> **SUPPLIED RECORDS**:

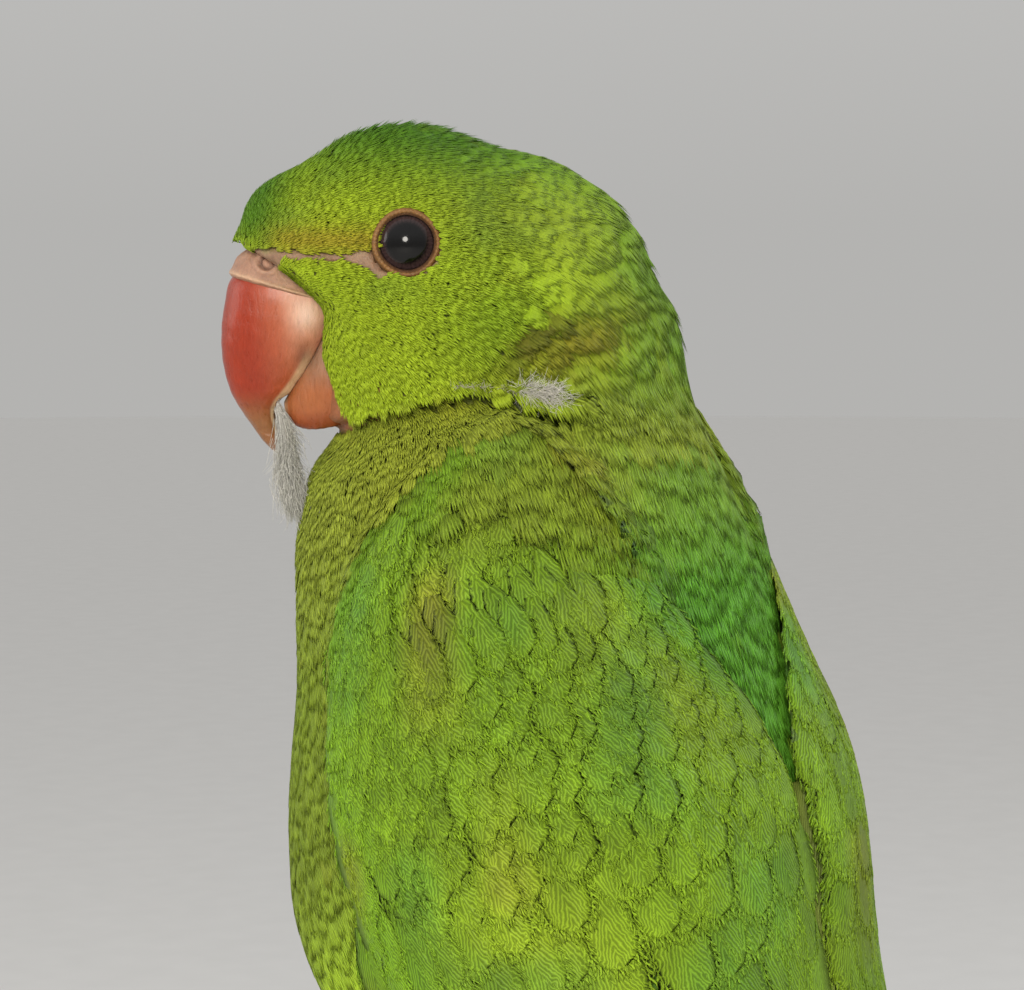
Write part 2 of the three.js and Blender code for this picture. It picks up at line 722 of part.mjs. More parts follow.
const wingSplit = [fromBody(WING_CUT, 0, 0), alongBody];
SIDES.forEach(([label, side]) => {
  const wing = buildWing(side);
  addPiece(`wing_${label}`, behind(wing, ...wingSplit), COLOURS.wing);
  addPiece(`primaries_${label}`, inFrontOf(wing, ...wingSplit), COLOURS.flight);
  addPiece(`eye_${label}`, toSolid(eyeball(side, EYE_RADIUS)), COLOURS.eye, 0.1);
  const foot = buildFoot(side);
  const thigh = buildThigh(side, 0).subtract(perchRoom()).subtract(shankRoom(side));
  addPiece(`thigh_${label}`, thigh, COLOURS.belly);
  addPiece(`foot_${label}`, foot, COLOURS.skin, 0.7);
  TOES.forEach((toe, i) => addPiece(`claw_${label}_${i + 1}`, buildClaw(side, toe), COLOURS.claw, 0.4));
});

// A loose down feather hangs from the bill.
const DOWN_FEATHER = { centre: [2.4, -15.3, -29.2], radii: [0.8, 2.1, 6.6] };
const down = new THREE.SphereGeometry(1, 8, 6).rotateX(Math.PI / 2).scale(...DOWN_FEATHER.radii);
down.rotateX(0.06).translate(...DOWN_FEATHER.centre).applyMatrix4(headFrame);
addPiece('down_feather', toSolid(down).subtract(bill.room), COLOURS.down);

addPiece('perch', buildPerch(), COLOURS.bark, 0.9);
addPiece('stand_base', buildStandBase(), COLOURS.wood, 0.5);
addPiece('stand_rod', buildStandRod(), COLOURS.steel, 0.35, 1);

export default model;
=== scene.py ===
"""A juvenile rose-ringed parakeet on a display stand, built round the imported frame.

Sizes are in millimetres until a mesh is made, in the frame's own axes: the bird faces -Y, its left is +X.
The body is one smooth distance field. The skin is its surface, drawn in by the coat's depth, and every
feather is laid along it.
"""

import math

import bpy
import numpy as np
from mathutils import Matrix, Vector


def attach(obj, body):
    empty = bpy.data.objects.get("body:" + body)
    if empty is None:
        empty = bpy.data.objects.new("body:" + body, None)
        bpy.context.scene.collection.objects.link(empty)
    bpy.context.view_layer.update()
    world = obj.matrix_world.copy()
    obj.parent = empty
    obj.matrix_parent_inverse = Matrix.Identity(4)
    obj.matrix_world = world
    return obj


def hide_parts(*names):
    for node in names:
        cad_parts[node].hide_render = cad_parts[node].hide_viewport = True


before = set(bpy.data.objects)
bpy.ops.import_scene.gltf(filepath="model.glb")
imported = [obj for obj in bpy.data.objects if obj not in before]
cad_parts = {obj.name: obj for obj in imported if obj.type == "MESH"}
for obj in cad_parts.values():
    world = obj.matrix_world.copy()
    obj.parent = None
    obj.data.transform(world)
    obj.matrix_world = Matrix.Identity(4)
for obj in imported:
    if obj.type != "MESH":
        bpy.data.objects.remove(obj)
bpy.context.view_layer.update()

# ---------------------------------------------------------------- driving sizes

MM = 0.001
PERCH_HEIGHT = 158.0
PERCH_RADIUS = 7.5
PERCH_LENGTH = 112.0
PERCH_CLEARANCE = 12.3
HEAD_TURN = math.radians(35)
BODY_PITCH = math.radians(62)
HEAD_CENTRE = np.array([7.0, -22.6, PERCH_HEIGHT + 127])
BODY_ORIGIN = np.array([0.0, -17.6, PERCH_HEIGHT + 78.4])
ALONG_BODY = np.array([0.0, math.cos(BODY_PITCH), -math.sin(BODY_PITCH)])
OUT_OF_BACK = np.array([0.0, math.sin(BODY_PITCH), math.cos(BODY_PITCH)])
SIDEWAYS = np.array([1.0, 0, 0])
EYE_SIDE = 10.6
EYE_RADIUS = 4.9
LID_REACH = 4.3  # from the middle of the eye to where the feathers start
HEAD_REACH = 34  # from between the eyes to where the neck takes over
INNER_HEAD = 24  # nearer than this to their middle, everything is head
SIDES = (("left", 1), ("right", -1))

# ---------------------------------------------------------------- number helpers


def unit(v):
    return v / np.maximum(np.linalg.norm(v, axis=-1, keepdims=True), 1e-9)


def smooth(low, high, x):
    t = np.clip((x - low) / (high - low), 0, 1)
    return t * t * (3 - 2 * t)


def bump(x, middle, width):
    return np.exp(-(((x - middle) / width) ** 2))


def table(rows):
    """A smooth curve through rows of [position, value, value, ...], giving all its values at once."""
    rows = np.array(rows, float)
    x, y = rows[:, 0], rows[:, 1:]
    slope = np.zeros_like(y)
    slope[1:-1] = (y[2:] - y[:-2]) / (x[2:] - x[:-2])[:, None]
    slope[0] = (y[1] - y[0]) / (x[1] - x[0])
    slope[-1] = (y[-1] - y[-2]) / (x[-1] - x[-2])

    def at(q):
        q = np.clip(q, x[0], x[-1])
        i = np.clip(np.searchsorted(x, q, side="right") - 1, 0, len(x) - 2)
        step = (x[i + 1] - x[i])[..., None]
        t = (q - x[i])[..., None] / step
        t2, t3 = t * t, t * t * t
        near = (2 * t3 - 3 * t2 + 1) * y[i] + (t3 - 2 * t2 + t) * step * slope[i]
        far = (3 * t2 - 2 * t3) * y[i + 1] + (t3 - t2) * step * slope[i + 1]
        return near + far

    return at


def through(points):
    """A smooth curve through points, by the share of the way from the first to the last."""
    return table([(k / (len(points) - 1), *p) for k, p in enumerate(points)])


def circle(count):
    """Even angles round a full turn."""
    return np.linspace(0, 2 * np.pi, count, endpoint=False)


def blend(a, b, width):
    """Smooth union of two distances."""
    h = np.clip(0.5 + 0.5 * (b - a) / width, 0, 1)
    return b * (1 - h) + a * h - width * h * (1 - h)


def carve(a, b, width):
    """Smooth intersection of two distances."""
    return -blend(-a, -b, width)


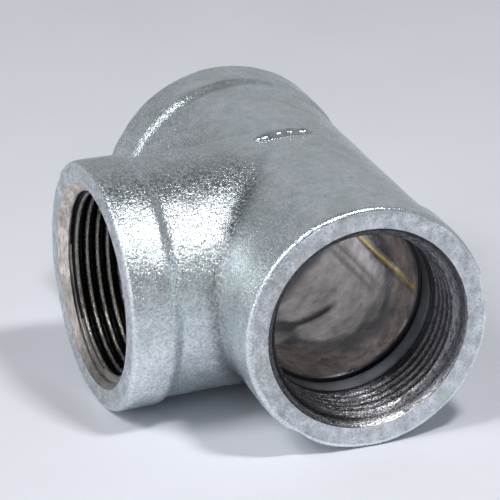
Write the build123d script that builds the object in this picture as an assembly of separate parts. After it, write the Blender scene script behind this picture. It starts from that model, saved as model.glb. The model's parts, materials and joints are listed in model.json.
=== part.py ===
"""Equal tee, DN32 (1-1/4 inch), galvanised malleable iron, with three female parallel pipe threads.

The run lies along X and the branch opens towards -Y. All three axes are at one height, and the part
lies on the bands round its three mouths. Z = 0 is the surface that it lies on, X = 0 is the branch's
axis, and Y = 0 is the middle of the part's width.
"""

import os

from build123d import *

# Outside, millimetres
CENTRE_TO_FACE = 45.0
BAND_RADIUS = 26.75
BAND_WIDTH = 9.0
SHOULDER_WIDTH = 1.6
BODY_RADIUS = 25.8
NECK_RADIUS = 25.6
CROTCH_RADIUS = 4.0
RIM_CHAMFER = 0.5

# Inside, millimetres: a parallel pipe thread of 11 turns to the inch
THREAD_MINOR_RADIUS = 38.952 / 2
THREAD_MAJOR_RADIUS = 41.910 / 2
THREAD_PITCH = 25.4 / 11
THREAD_FLANK_SLOPE = 0.5206  # tangent of half the 55 degree thread angle
THREAD_END_DEPTH = 13.6
MOUTH_RADIUS = 22.1
BORE_DEPTH = 19.0
BORE_LINE_DEPTHS = (15.0, 18.3)  # fine lines at both ends of the plain bore behind the thread
BORE_LINE_WIDTH = 0.4
LIP_DEPTH = 20.0
CAVITY_RADIUS = 18.7

# Each arm is made longer by this, threaded, and then faced to length
FACING_STOCK = 3 * THREAD_PITCH
# How far a cutter passes the surface that it cuts
OVERRUN = 0.2

# The axes' height, and where the run's axis lies along Y
AXIS_HEIGHT = BAND_RADIUS
RUN_AXIS_Y = (CENTRE_TO_FACE - BAND_RADIUS) / 2

# Turns about Z that take an arm made along +X to the front, rear and branch arms
FRONT, REAR, BRANCH = 0, 180, -90


def arm_blank(body_radius):
    """One solid arm along +X from the axes' crossing: body, sloped shoulder, and band with stock."""
    shoulder_end = CENTRE_TO_FACE - BAND_WIDTH
    outline = Polyline(
        (0, 0),
        (0, body_radius),
        (shoulder_end - SHOULDER_WIDTH, body_radius),
        (shoulder_end, BAND_RADIUS),
        (CENTRE_TO_FACE + FACING_STOCK, BAND_RADIUS),
        (CENTRE_TO_FACE + FACING_STOCK, 0),
        close=True,
    )
    return revolve(make_face(outline), Axis.X)


def bore_line(depth):
    """Corners of a fine V-shaped line turned in the plain bore, from its inner side outwards."""
    middle = CENTRE_TO_FACE - depth
    half = BORE_LINE_WIDTH / 2
    return [
        (middle - half, THREAD_MINOR_RADIUS),
        (middle, THREAD_MINOR_RADIUS + half),
        (middle + half, THREAD_MINOR_RADIUS),
    ]


def hollow_of_arm():
    """The hollow of one arm along +X: cast cavity, lip, and the plain bore for the thread."""
    inner_line, outer_line = sorted(BORE_LINE_DEPTHS, reverse=True)
    outline = Polyline(
        (0, 0),
        (0, CAVITY_RADIUS),
        (CENTRE_TO_FACE - LIP_DEPTH, CAVITY_RADIUS),
        (CENTRE_TO_FACE - BORE_DEPTH, THREAD_MINOR_RADIUS),
        *bore_line(inner_line),
        *bore_line(outer_line),
        (CENTRE_TO_FACE + 2 * FACING_STOCK, THREAD_MINOR_RADIUS),
        (CENTRE_TO_FACE + 2 * FACING_STOCK, 0),
        close=True,
    )
    return revolve(make_face(outline), Axis.X)


def thread_groove():
    """The helical groove of one thread along +X, from its inner end into the facing stock."""
    height = THREAD_MAJOR_RADIUS - THREAD_MINOR_RADIUS
    root_half = (THREAD_PITCH / 2 - height * THREAD_FLANK_SLOPE) / 2
    section_height = height + OVERRUN
    open_half = root_half + section_height * THREAD_FLANK_SLOPE
    start = CENTRE_TO_FACE - THREAD_END_DEPTH
    helix = Helix(
        pitch=THREAD_PITCH,
        height=THREAD_END_DEPTH + THREAD_PITCH,
        radius=THREAD_MAJOR_RADIUS,
        center=(start, 0, 0),
        direction=(1, 0, 0),
    )
    outward = helix @ 0 - Vector(start, 0, 0)
    at_start = Plane(origin=helix @ 0, x_dir=outward, z_dir=helix % 0)
    section = Polyline(
        (0, -root_half),
        (0, root_half),
        (-section_height, open_half),
        (-section_height, -open_half),
        close=True,
    )
    return sweep(at_start * make_face(section), path=helix, is_frenet=True)


def facing_cut():
    """What facing takes off one arm along +X: the stock, the rim's outer edge and the mouth's cone."""
    far = CENTRE_TO_FACE + 2 * FACING_STOCK
    clear = BAND_RADIUS + FACING_STOCK
    cone_length = MOUTH_RADIUS - THREAD_MINOR_RADIUS + OVERRUN
    outline = Polyline(
        (CENTRE_TO_FACE - cone_length, 0),
        (CENTRE_TO_FACE - cone_length, THREAD_MINOR_RADIUS - OVERRUN),
        (CENTRE_TO_FACE, MOUTH_RADIUS),
        (CENTRE_TO_FACE, BAND_RADIUS - RIM_CHAMFER),
        (CENTRE_TO_FACE - RIM_CHAMFER - OVERRUN, BAND_RADIUS + OVERRUN),
        (CENTRE_TO_FACE - RIM_CHAMFER - OVERRUN, clear),
        (far, clear),
        (far, 0),
        close=True,
    )
    return revolve(make_face(outline), Axis.X)


def turned(shape, turn):
    """Turn a shape made along +X about the upright axis."""
    return Rot(0, 0, turn) * shape


def tee_body():
    """The casting: run and branch, their hollow, and the three threads cut in it."""
    outside = turned(arm_blank(BODY_RADIUS), FRONT) + turned(arm_blank(BODY_RADIUS), REAR)
    outside += turned(arm_blank(NECK_RADIUS), BRANCH)
    casting = fillet(outside.edges().filter_by(GeomType.BSPLINE), CROTCH_RADIUS)
    for turn in (FRONT, REAR, BRANCH):
        casting -= turned(hollow_of_arm(), turn)
    for turn in (FRONT, REAR, BRANCH):
        casting -= turned(thread_groove(), turn)
        casting -= turned(facing_cut(), turn)
    return Pos(0, RUN_AXIS_Y, AXIS_HEIGHT) * casting


os.makedirs("parts", exist_ok=True)
export_step(tee_body(), "parts/tee_body.step")
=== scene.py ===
"""The looks of the galvanised pipe tee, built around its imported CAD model. All lengths are in metres.

The casting is made about the crossing of its three axes and then moved to where the CAD model has it.
"""

import json
import math
from collections import namedtuple

import bmesh
import bpy
import numpy as np
from mathutils import Matrix, Vector, noise


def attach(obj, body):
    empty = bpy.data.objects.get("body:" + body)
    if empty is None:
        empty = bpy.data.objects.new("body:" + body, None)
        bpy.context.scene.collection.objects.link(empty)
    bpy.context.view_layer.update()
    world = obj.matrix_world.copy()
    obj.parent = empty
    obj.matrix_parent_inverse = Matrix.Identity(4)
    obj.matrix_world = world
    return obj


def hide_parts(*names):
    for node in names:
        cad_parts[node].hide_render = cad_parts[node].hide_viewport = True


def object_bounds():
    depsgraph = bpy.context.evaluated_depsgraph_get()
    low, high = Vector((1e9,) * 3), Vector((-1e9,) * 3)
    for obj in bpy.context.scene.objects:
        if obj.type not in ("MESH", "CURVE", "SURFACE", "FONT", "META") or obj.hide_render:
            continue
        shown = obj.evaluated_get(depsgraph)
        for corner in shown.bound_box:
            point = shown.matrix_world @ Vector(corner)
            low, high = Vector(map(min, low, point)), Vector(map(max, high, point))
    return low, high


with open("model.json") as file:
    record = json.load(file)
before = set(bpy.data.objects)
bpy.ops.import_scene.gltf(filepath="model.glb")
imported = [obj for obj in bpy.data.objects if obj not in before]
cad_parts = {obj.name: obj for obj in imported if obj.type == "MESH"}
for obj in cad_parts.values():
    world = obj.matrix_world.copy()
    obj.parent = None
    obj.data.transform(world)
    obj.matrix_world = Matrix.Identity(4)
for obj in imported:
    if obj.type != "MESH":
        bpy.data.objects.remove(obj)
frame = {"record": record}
cad_low, cad_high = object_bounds()

MM = 0.001

# Places and sizes that come from the frame
front_port = next(m for m in frame["record"]["mounts"] if m["name"] == "front_port")
CROSSING = Vector((0, *front_port["pos_m"][1:]))
CENTRE_TO_FACE = cad_high[0]
BAND_RADIUS = cad_high[2] / 2
MINOR_RADIUS = front_port["dims"]["r_mm"] * MM

# Outside of the casting: the CAD model's radii, with softer shoulders and rims. The rim is rounded in
# rows at these degrees
BODY_RADIUS = 25.8 * MM
NECK_RADIUS = 25.6 * MM
CROTCH_BLEND = 4.5 * MM
SHOULDER_START = CENTRE_TO_FACE - 11.6 * MM
SHOULDER_END = CENTRE_TO_FACE - 8.8 * MM
SHOULDER_ROWS = 5
RIM_ROUND = 1.0 * MM
RIM_DEGREES = (22, 45, 68, 90)
MOUTH_RADIUS = 22.1 * MM

# Inside of the casting: a 45 degree cone, the thread and how it runs out, the plain bore, lip and cavity
CONE_LENGTH = MOUTH_RADIUS - MINOR_RADIUS
CONE_END = CENTRE_TO_FACE - CONE_LENGTH
PITCH = 25.4 * MM / 11
MAJOR_RADIUS = 41.91 * MM / 2
RUN_OUT_START = CENTRE_TO_FACE - 13.2 * MM + 0.4 * PITCH
BORE_START = CENTRE_TO_FACE - 13.7 * MM
BORE_END = CENTRE_TO_FACE - 19.0 * MM
LIP = CENTRE_TO_FACE - 20.0 * MM
CAVITY_START = LIP - 0.3 * MM
CAVITY_RADIUS = 18.7 * MM
CAVITY_BLEND = 4.0 * MM

# Where a thread's flank lies, from the middle of a crest (0) to the middle of a root (1)
FLANK = (0.14, 0.86)
# The run's threads are worn: how deep they are at the face and from WORN_REACH in, as shares of the
# full depth, and how far in from the face they start
WORN_AT_FACE, WORN_INSIDE = 0.15, 0.70
WORN_REACH = 5.0 * MM
WORN_EDGE = 0.5 * MM
# How much of the painted shade in the grooves is lifted between two crests at the face, where a crest is
# 1
WORN_SHADE_LIFT = 0.65

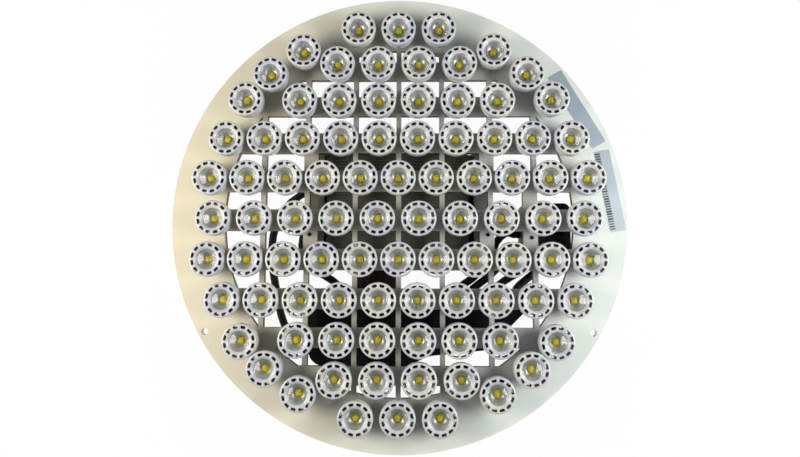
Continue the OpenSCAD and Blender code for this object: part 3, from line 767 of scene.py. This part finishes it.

> **WHAT NEEDS TO BE DONE**: Nothing but the lines from the one with "Write the build123d" through the one with "RIM_CHAMFER = 0.5" should be repeated, and each exactly.

> **THE REPLY**:
Write the build123d script that builds the object in this picture as an assembly of separate parts. After it, write the Blender scene script behind this picture. It starts from that model, saved as model.glb. The model's parts, materials and joints are listed in model.json.
=== part.py ===
"""Equal tee, DN32 (1-1/4 inch), galvanised malleable iron, with three female parallel pipe threads.

The run lies along X and the branch opens towards -Y. All three axes are at one height, and the part
lies on the bands round its three mouths. Z = 0 is the surface that it lies on, X = 0 is the branch's
axis, and Y = 0 is the middle of the part's width.
"""

import os

from build123d import *

# Outside, millimetres
CENTRE_TO_FACE = 45.0
BAND_RADIUS = 26.75
BAND_WIDTH = 9.0
SHOULDER_WIDTH = 1.6
BODY_RADIUS = 25.8
NECK_RADIUS = 25.6
CROTCH_RADIUS = 4.0
RIM_CHAMFER = 0.5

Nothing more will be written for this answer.